Posted by: Marshall | January 10, 2009 at 04:51 PM
Another late post but what I am hearing here is the same no matter who the consultant, no matter when (whether it was two years ago or ten). A consultant? Who wants to change things? We'll find a way to discredit him or her! Yes!
And then what? I don't agree or disagree about any of the opinions stated here... I just find it incredibly interesting that such intelligent educators, people with such strong opinions, cannot come up with their own suggestions for changing what really is a problem. You realize that of course. Not one person here had a solution: only complaints.
Or... are you saying there is no problem? Your students are doing great, right? I mean really, what we need is someone who can appeal to everyone, not irritate anyone or ruffle feathers. Placate the masses into thinking they are doing a great job. It makes sense... I mean, it's the way all the teachers here operate, right? I am sure that none of you have ever used a bit of fear or a threat to get students to perform. If you don't turn your homework in... If you don't pass the class, you could get held back. I'm going to have to call your parents if you keep acting up.
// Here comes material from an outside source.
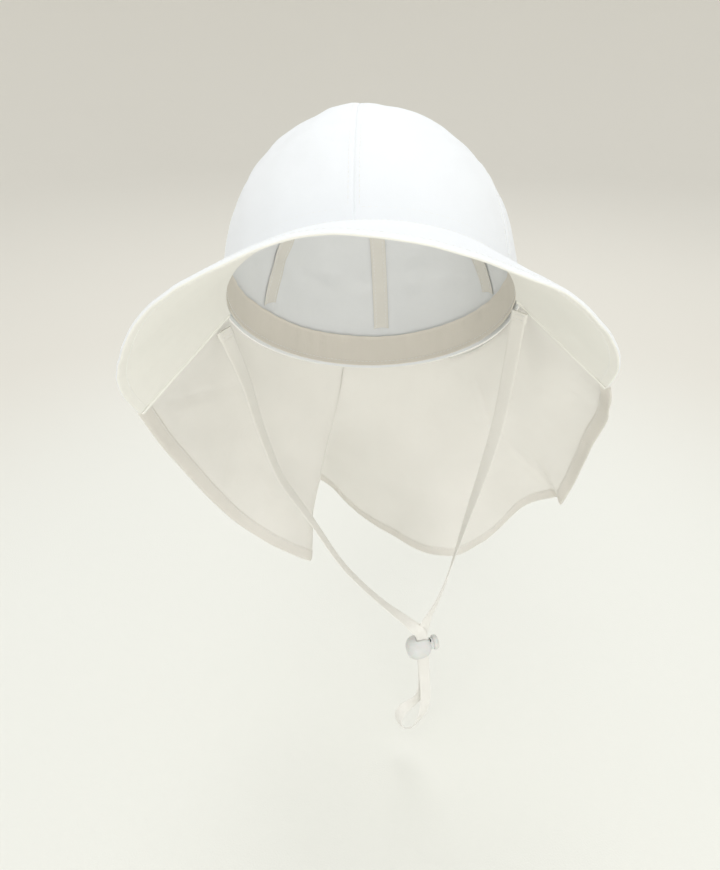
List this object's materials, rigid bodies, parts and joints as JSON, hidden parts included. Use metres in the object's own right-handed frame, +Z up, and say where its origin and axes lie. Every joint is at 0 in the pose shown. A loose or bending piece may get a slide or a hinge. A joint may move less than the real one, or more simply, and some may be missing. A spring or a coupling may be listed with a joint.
{
  "type": "sun hat with neck flap",
  "caption": "Child's soft cotton sun hat: panelled crown, wide front brim, long thin neck flap and a hanging flat chin strap with a push-button cord lock.",
  "frame": {"origin": "middle of the crown's opening, where the wearer's head or the display form comes in (mount head_seat)", "axes": "+Z up, -Y towards the hat's front, +X to the right seen from the front; the crown is tipped 47 degrees back and leans 4 degrees, as it sits on its round display form"},
  "size_m": [0.2707, 0.2533, 0.4861],
  "materials": {
    "crown_cotton": "matt white plain-weave cotton",
    "brim_cotton": "matt white plain-weave cotton",
    "brim_lining": "matt cream plain-weave cotton",
    "interlining": "stiff white non-woven cloth",
    "flap_cotton": "thin matt off-white cotton, slightly see-through",
    "sweatband": "matt cream cotton tape",
    "seam_tape": "matt off-white bias tape",
    "strap_tape": "flat woven ivory cotton tape",
    "lock_plastic": "frosted translucent off-white plastic",
    "spring_steel": "drawn spring wire"
  },
  "bodies": {
    "hat": {"crown_panel_front_right": "crown_cotton", "crown_panel_side_right": "crown_cotton", "crown_panel_back_right": "crown_cotton", "crown_panel_back_left": "crown_cotton", "crown_panel_side_left": "crown_cotton", "crown_panel_front_left": "crown_cotton", "seam_tape_1": "seam_tape", "seam_tape_2": "seam_tape", "seam_tape_3": "seam_tape", "sweatband": "sweatband", "brim_top": "brim_cotton", "brim_interlining": "interlining", "brim_under": "brim_lining", "flap": "flap_cotton", "chin_strap": "strap_tape", "strap_tab_left": "strap_tape", "strap_tab_right": "strap_tape"},
    "lock": {"lock_barrel": "lock_plastic", "lock_spring": "spring_steel"},
    "button": {"lock_plunger": "lock_plastic"}
  },
  "joints": [
    {"name": "lock_slide", "type": "slide", "parent": "hat", "child": "lock", "axis": [0.0829, 0.0269, -0.9962], "range_m": [0, 0.022]},
    {"name": "button_press", "type": "slide", "parent": "lock", "child": "button", "axis": [-0.9474, -0.3078, -0.0872], "range_m": [0, 0.0022], "stiffness_N_per_m": 250, "springref_m": -0.003, "deforming": ["lock_spring"]}
  ]
}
You'll call it behavior management or some other catch phrase but when someone else is calling YOU on your actions then suddenly its fear mongering. Hmm...
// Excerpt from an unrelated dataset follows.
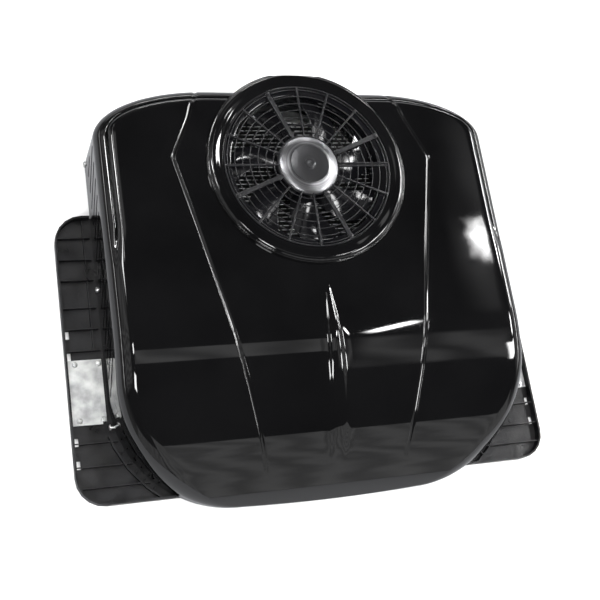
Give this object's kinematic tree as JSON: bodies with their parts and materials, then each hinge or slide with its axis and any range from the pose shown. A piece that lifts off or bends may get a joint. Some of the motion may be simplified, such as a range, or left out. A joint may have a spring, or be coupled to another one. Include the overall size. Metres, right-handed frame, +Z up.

Sorry, all. I love teachers. I come from a family of teachers. I work with teachers. I am a teacher. And I am so sick of all the reasons and excuses for not enough PD, bad consultants, no parent involvement, community engagement, funding-- go back into your classroom and teach the way YOU KNOW YOU SHOULD BE. Use technology. Update your skills. Stop teaching the same way you learned. Engage your students. Care about them. Stop looking at test scores as the be-all and end all and then blaming NCLB. Reach out to your community rather than always blaming and excusing when they try to introduce something new.
Don't know what your situation in Iowa is, but if your kids can't read, can't do math, can't join the workplace, can't break cycles of poverty and crime-- cannot pass the tests-- then you are not doing your job. Plain and simple. And you can blame anyone you want, but there are teachers in schools in places all over this world who have less resources than you and far more challenges-- and whose students succeed. Why don't you admit this is about adult egos and not student achievement.
A concerned educator and researcher
Posted by: LC | June 12, 2009 at 06:25 PM
Dagget is a snake oil salesman and a fraud.... why do you pay these people?
Posted by: NH | July 05, 2009 at 01:40 PM
One of Daggett's people, who sounds a lot like LC, was at our school on Friday, September 4, 2009. She was spilling anectdotes, some unbelievable, with no real data. The problem for me, a lowly nothing teacher, is that when I find you out in a lie, I then do not trust most of what you say to me. I do love my job, enjoy most of my students, and care very much about education. Lying and educating do not go together. Truth and education are better partners.
We were forced to attend one of Daggett's sessions in Philadelphia last spring. At the end, I asked the teacher next to me, "What are we supposed to do now, take rifles and go after the Chinese?". The presentation was a cross between a revival meeting and a carnival show. I watched many teachers respond to his xenophobic speech with enthusiasm.
Teachers who dare to question Daggett, his people, or his methods, are singled out as reactionary incompetents who ought to quit or retire. Principals do target people who disagree with his program. Several schools in Philadlephia are now under his thumb, thanks to funding provisions from NCLB.
I am so relieved to find this site. In confirms my suspicions.